Given task:
Only the lines from the start of the data through the one containing "on its handle." belong in your answer; return them exactly.

Extracted entries:
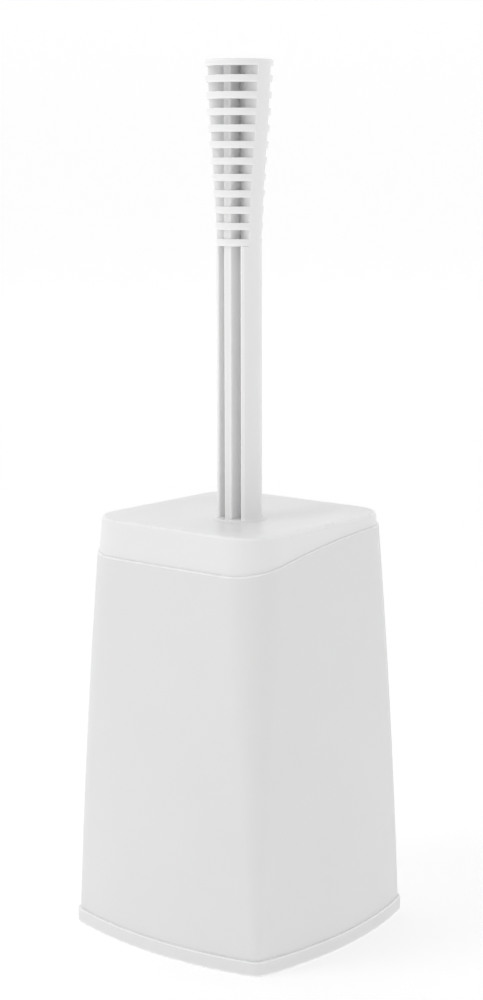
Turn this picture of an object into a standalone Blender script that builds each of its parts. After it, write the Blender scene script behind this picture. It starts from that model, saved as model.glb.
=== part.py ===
"""A toilet brush that stands in a tapered square holder and carries the holder's lid on its handle.

The holder is a shell that is wider at its foot, a base pan that closes it from below, and a drip cup.
The brush is a handle with a finned grip, a lid, a turned core with a neck, and rows of bristle tufts.
Sizes are in metres. The origin is on the floor under the middle, +Z is up and the front faces -Y.
"""

import math

import bmesh
import bpy
from mathutils import Vector

# Clearances
FIT = 0.0003  # between two pieces that touch
SLIDE_FIT = 0.0004  # between the lid's lip and the wall it drops into
CUP_PLAY = 0.0010  # around the cup's foot in its seat

# Foot of the holder
FOOT_SPREAD = 0.0212  # how much wider the foot band is than the mouth
BASE_BOW = 0.0077  # how far each side bows out from corner to corner
BASE_CORNER = 0.0055
BAND_HEIGHT = 0.0066
BAND_LEDGE = 0.0008  # how far the band stands proud of the shell
PAN_FLOOR = 0.0025
PAN_WALL = 0.0018
PAN_UPSTAND = 0.0150  # the wall that the shell slides over, above the band
EDGE_ROUND = 0.0008

# Shell
MOUTH_WIDTH = 0.0988  # across the sides at the front of the mouth
MOUTH_BOW = 0.0004
MOUTH_CORNER = 0.0175
CORNER_SWELL = 0.0009  # how much rounder the corners are halfway up than a straight line makes them
SHELL_HEIGHT = 0.1685  # front of the mouth, above the floor
MOUTH_RISE = 0.0115  # how much higher the back of the mouth is
MOUTH_CROWN = 0.0025  # how far the rising edge arches over a straight line
SHELL_WALL = 0.0020

# Lid
LID_BACK_HEIGHT = 0.0045  # from the highest part of the mouth to the lid's top
LID_STEP = 0.0007  # how far the skirt stands back from the shell
LID_WALL = 0.0020
LID_EDGE_ROUND = 0.0012
DISH_MARGIN = 0.0018  # flat left between the dish and the edge's round
DISH_DEPTH = 0.0025
DISH_FLAT = 0.0020  # level ring round the shaft's foot in the middle of the dish
LIP_DEPTH = 0.0050
LIP_WALL = 0.0016

# Drip cup
CUP_SPACE = 0.0082  # between the bristles and the cup's foot
CUP_DRAFT = 0.0016  # how much wider the cup is at its rim
CUP_HEIGHT = 0.0720
CUP_WALL = 0.0015
CUP_SEAT_HEIGHT = 0.0020
CUP_SEAT_WALL = 0.0016
CUP_LIP = 0.0022  # height of the rim that is turned out along the top

# Handle
SHAFT_RADIUS = 0.0098
SHAFT_LENGTH = 0.1187
FOOT_FLARE = 0.0024  # radius of the hollow that widens the shaft's foot
FOOT_PLATE = 0.0008  # left under the shaft's grooves
WEB_HALF = 0.0015  # from the handle's middle plane to the floor beside the rib
RECESS_EDGE = 0.0041  # from the middle plane to where a recess runs out on the grip's side
SCOOP_REACH = 0.0085  # how far out a recess's floor rises before it is flat
CHEEK_FRONT = 0.0065  # front edge of the shaft's round cheeks
CHEEK_WALL = 0.0014
RIB_WIDTH = 0.0038
RIB_FRONT = 0.0081
RECESSES = 11
RECESS_HEIGHT = 0.00378
FIN_HEIGHT = 0.00307
CAP_HEIGHT = 0.0028
GRIP_TOP_RADIUS = 0.0147
GRIP_SWELL = 0.05  # share of the flare that turns its straight side into a gentle S
KEY_LEDGE = 0.0016  # how far the foot reaches over the corners of the lid's key
KEY_CORNER = 0.0020

# Brush head
STUD_RADIUS = 0.0035
STUD_LENGTH = 0.0150
FLANGE_STAND = 0.0008  # how much wider the neck's flange is than the handle's foot
FLANGE_HEIGHT = 0.0025
NECK_RADIUS = 0.0065
CORE_RADIUS = 0.0120
SHOULDER = 0.0070
HEAD_CLEARANCE = 0.0060  # from the lowest bristles to the floor of the cup
END_TUFT_LENGTH = 0.0120
END_TUFT_RADIUS = 0.0240
TUFT_ROWS = 10
TUFT_PITCH = 0.0078
TUFT_HEIGHT = 0.0045
TUFTS_IN_ROW = 12
TUFT_HUB = 0.0015  # thickness of the ring that gathers a row's tufts
BRUSH_PLAY = 0.0094  # between the bristles and the inside of the mouth

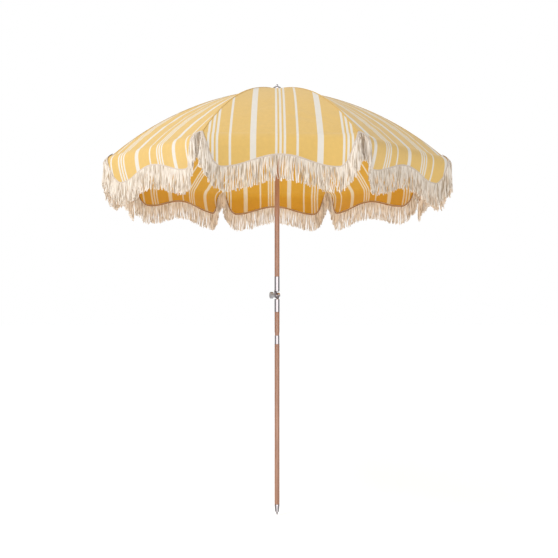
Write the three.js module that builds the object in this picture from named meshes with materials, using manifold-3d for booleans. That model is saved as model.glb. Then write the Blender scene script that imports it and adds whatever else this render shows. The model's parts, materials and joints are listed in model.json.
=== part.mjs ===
// Beach umbrella with a two-piece wooden pole, a tilting knuckle, eight ribs and a fringed canopy.
// Millimetres, +Z up. The origin is the point of the ground spike; the front gore faces -Y.
import * as THREE from "three";
import { mergeVertices } from "three/addons/utils/BufferGeometryUtils.js";
import Module from "manifold-3d";

const wasm = await Module();
wasm.setup();
const degrees = THREE.MathUtils.degToRad;

// ---------------------------------------------------------------- driving dimensions
const GAP = 0.3; // between pieces that touch on the real object
const GORES = 8;
const HALF_GORE = degrees(180 / GORES);
const FRONT = degrees(-90);

const POLE = { radius: 13.5, tenon: 12.2, sides: 18 };
const SPIKE = { neck: 18, shoulder: 22, top: 62, pinRadius: 6, footRadius: 10.2, socket: 40 };
const FERRULE = { bottom: 925, top: 971, radius: 12.8, bore: 11.4, seat: 937 };
const SPIGOT = { radius: 11, bore: 9.9, bottom: 939 };
const TAPER_TOP = 991; // the middle pole narrows from here down to the ferrule

const TILT = {
  turn: degrees(18), // the pin's heading, measured from +X
  height: 1188,
  sleeveRadius: 13.9,
  bore: 12.6,
  baseBottom: 1098,
  baseTop: 1168.5,
  headBottom: 1207.5,
  headTop: 1288,
  web: 14, // solid metal between the bore's end and the ear
  earRadius: 14.6,
  earWidth: 11.8,
  pinRadius: 4,
};
const KNOB = { inner: -13, face: -23, outer: -39, radius: 18, lobes: 8 };

const CROWN = { pivotRadius: 21, pivotHeight: 2282, radius: 26.5, bottom: 2268, top: 2290 };
const CAP = { bottom: 2296.4, shoulder: 2305, top: 2314.5, radius: 21.5, wall: 1.5 };
const FINIAL_TOP = 2325.6;
const STUD = { radius: 3, bottom: 2274 };

// Along a rib the cloth follows one circular arc, drawn in the rib's upright plane.
const ARC = { radius: 1655, tipRadius: 875, tipHeight: 1872, tipSlope: degrees(43) };
const CLOTH = 1.2;
const CLOTH_START = 12; // radius of the hole in the middle of the canopy
const SEAM_CLEARANCE = 0.8;
const SAG = 6;
const RIB = { radius: 2.6, underCloth: 7, joins: 80, bracketRadius: 420, bracketDrop: 5, tipBall: 4 };

const RUNNER = {
  pivotRadius: 26,
  pivotHeight: 1990,
  flangeRadius: 32,
  flangeBottom: 1979,
  flangeTop: 1998,
  radius: 20,
  bore: 14.1,
  bottom: 1936,
};
const BUTTON = { radius: 5, inner: 17, outer: 24.5, height: 1957 };
const STRETCHER = { offset: 6.5, width: 3, rod: 2.5, eye: 4.2, eyeHalf: 7, rodInset: 9, rivet: 2 };
const BRACKET = { length: 16, width: 7, wall: 6 };

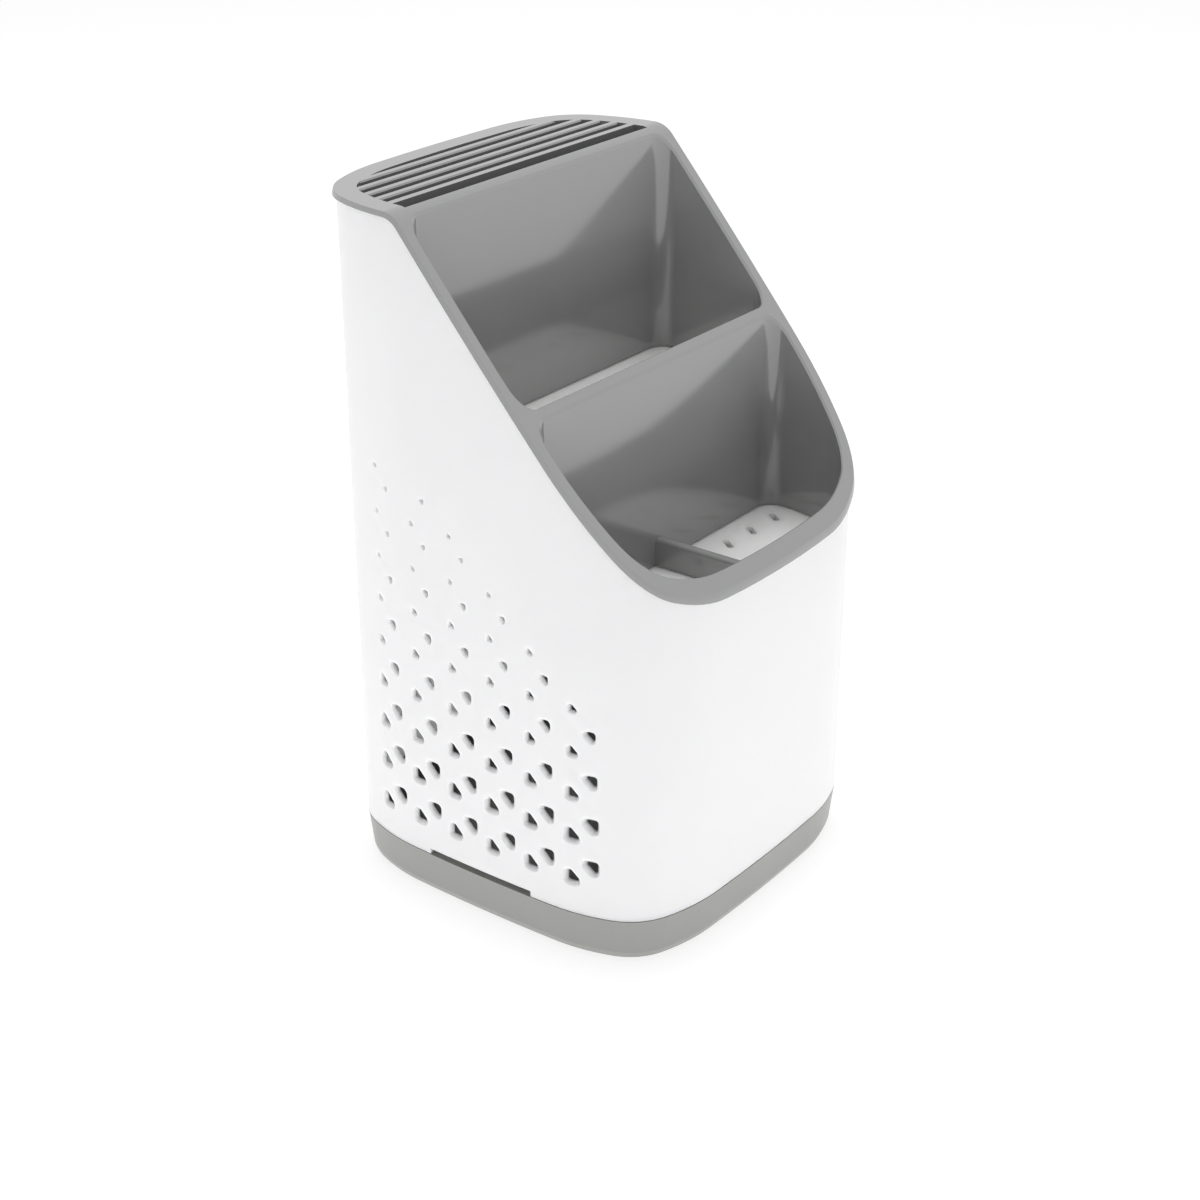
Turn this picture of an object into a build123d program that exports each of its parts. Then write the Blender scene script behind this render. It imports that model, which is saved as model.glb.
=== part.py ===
from build123d import *
import os
from math import atan, cos, degrees, radians, sin, tan

# Plan of the body: four shallow sides, joined to the corners by tighter shoulders
body_width = 116.8
body_depth = 117.0
side_half_sweep = 2.3
shoulder_radius = 56.0
shoulder_sweep = 19.2
corner_radius = 19.2

# Heights above the surface that the drainer stands on, and depths of the inner levels below its top
overall_height = 201.0
tray_height = 13.4
front_floor_depth = 107.0
rear_floor_depth = 66.0
knife_skirt_depth = 23.0

# Top of the drainer: level at the back, then sloping down to the front
bend_place = 22.2
slope_rise = 1.155
bend_radius = 8.0

# Walls and fits
shell_wall = 1.3
insert_wall = 1.2
slide_gap = 0.25
seat_gap = 0.3
tray_gap = 0.3

# Rim of the insert
rim_overhang = 1.2
rim_thickness = 1.4
rim_edge_top = 1.0
rim_edge_drop = 0.4
rim_edge_side = 0.35
rim_inner_break = 0.6

# Cutlery wells
divider_front = -19.2
divider_thickness = 2.3
rear_wall_front = 20.9
rear_wall_thickness = 3.0
well_corner_radius = 5.0
front_rib_thickness = 3.0
front_rib_height = 8.4
front_rib_round = 1.0

# Knife grille behind the rear well
grille_border = 5.8
grille_shift = 0.6
bar_count = 5
bar_width = 2.5
bar_height = 4.0
bar_break = 0.4
front_slot_width = 4.4
rear_slot_width = 1.7

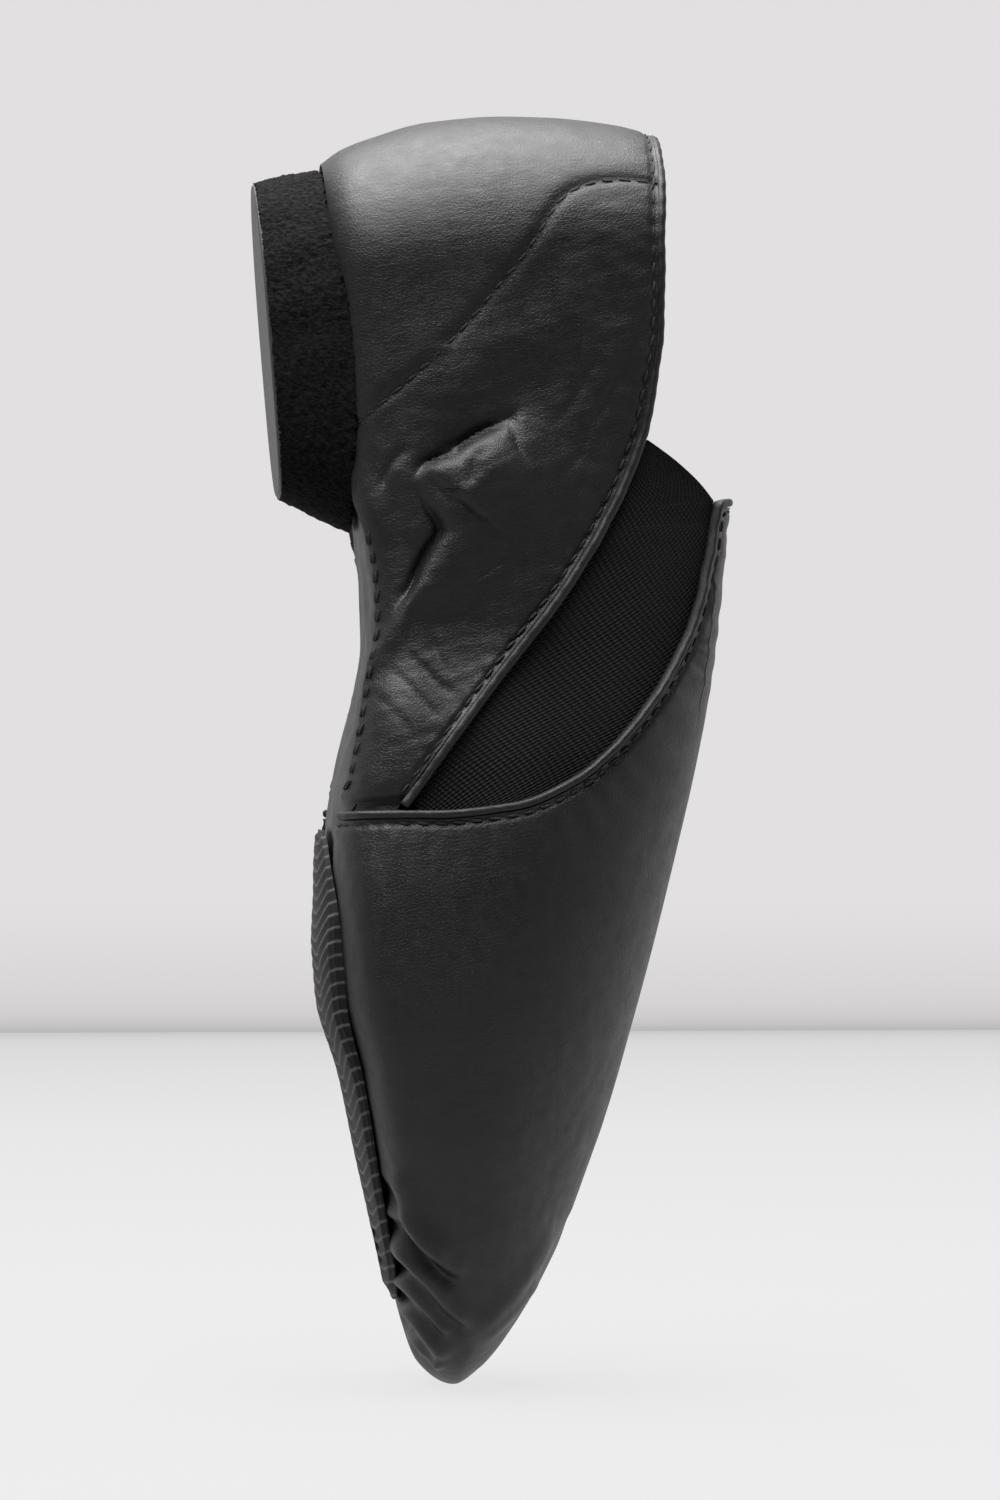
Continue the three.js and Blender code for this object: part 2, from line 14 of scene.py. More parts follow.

Exercise response:
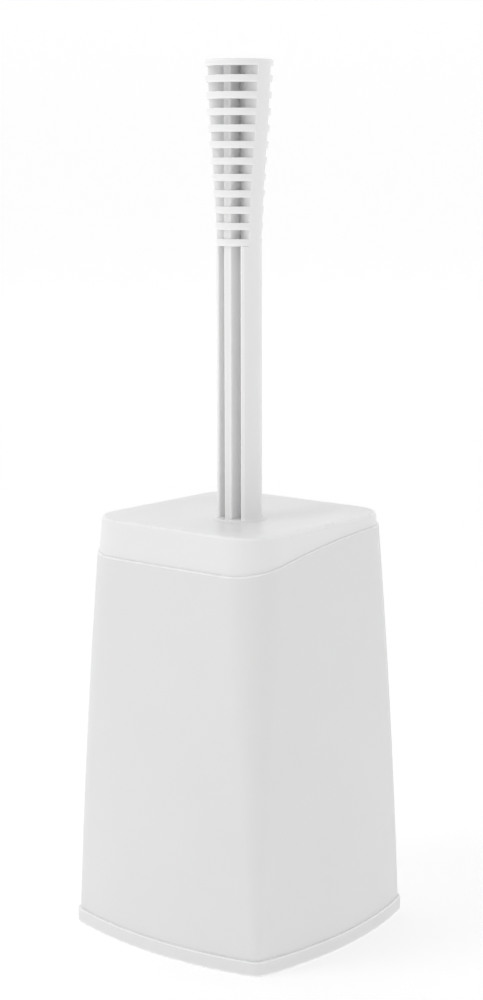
Turn this picture of an object into a standalone Blender script that builds each of its parts. After it, write the Blender scene script behind this picture. It starts from that model, saved as model.glb.
=== part.py ===
"""A toilet brush that stands in a tapered square holder and carries the holder's lid on its handle.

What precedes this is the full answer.